First, a massive thank you for the program, it has been very helpful to me and I am grateful that you make it available for free.
I just updated to v4.0.0.5, and the bug fix for the parenthesis in regex replace now seems not to be working 100% as expected for v2 regex conditional replaces using the Boost syntax.
I use the below regex, designed to swap a date in the file name with a name in two words following it (named group N1).
The name can be followed by anything (named group T), and in the output I want the segments separated by dashes, but the last dash should only appear if named group T is available, so I use the conditional Boost replacement sub-expression syntax using "?" (marked here in red), with only a true-expression to insert a dash and named group T:
(.+?) (\d{2,}).(\d\d).(\d\d) (?<N1>\w+ \w+)(?<T> .+)?

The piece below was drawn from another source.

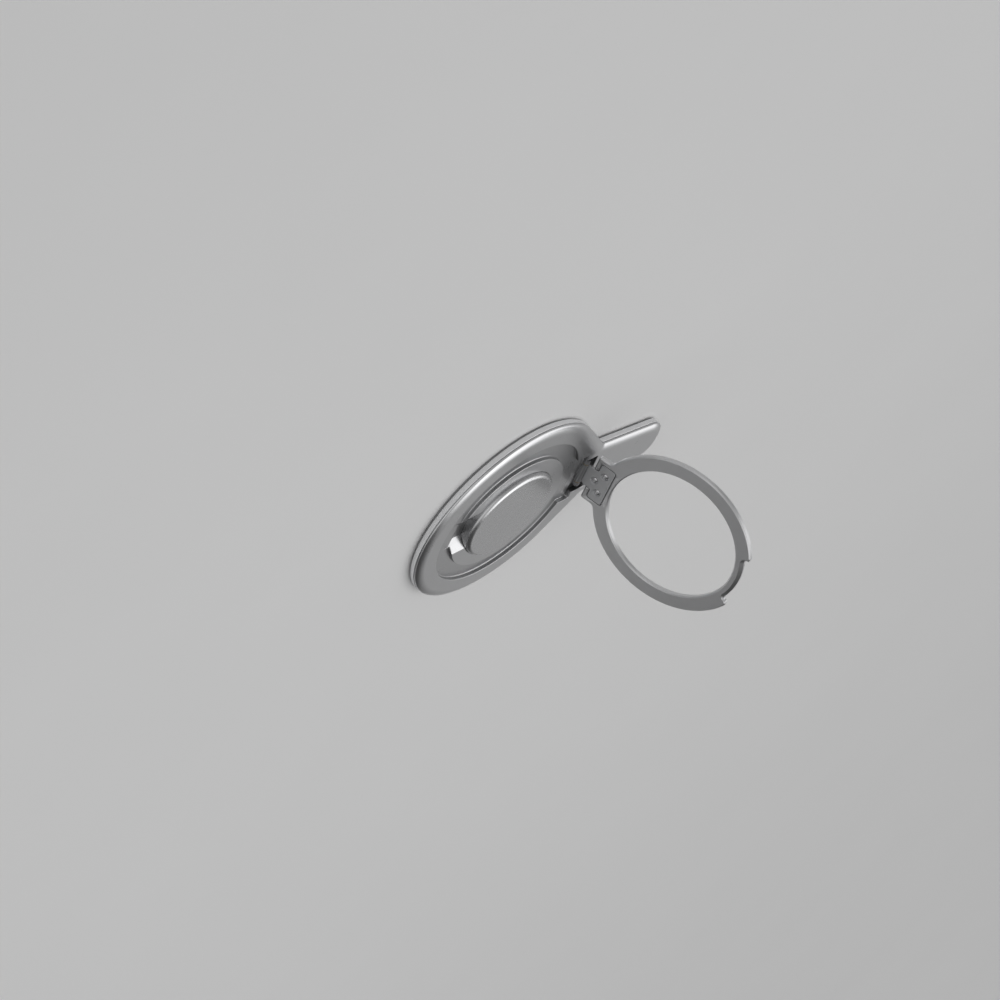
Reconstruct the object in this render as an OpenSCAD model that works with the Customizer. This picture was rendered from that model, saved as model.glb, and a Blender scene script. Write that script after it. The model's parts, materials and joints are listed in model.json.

\1 - $+{N1} - \2.\3.\4(?{T} -$+{T})
Example input and expected output:
youtube 2004.07.12 tim tom a lovely time
youtube - tim tom - 2004.07.12 - a lovely time
This previously worked.
However, with the latest update, the brackets in the output expression are now also appearing in the output, I get this as output filename:
youtube - tim tom - 2004.07.12( - a lovely time)
The Boost documentation states:
(https://www.boost.org/doc/libs/1_87_0/libs/regex/doc/html/boost_regex/format/boost_format_syntax.html)
Boost-Extended Format String Syntax
Boost-Extended format strings treat all characters as literals except for '$', '\', '(', ')', '?', and ':'.
Grouping
The characters '(' and ')' perform lexical grouping, so use \( and \) if you want a to output literal parenthesis.
Conditionals
The character '?' begins a conditional expression, the general form is:
?Ntrue-expression:false-expression
where N is decimal digit.
If sub-expression N was matched, then true-expression is evaluated and sent to output, otherwise false-expression is evaluated and sent to output.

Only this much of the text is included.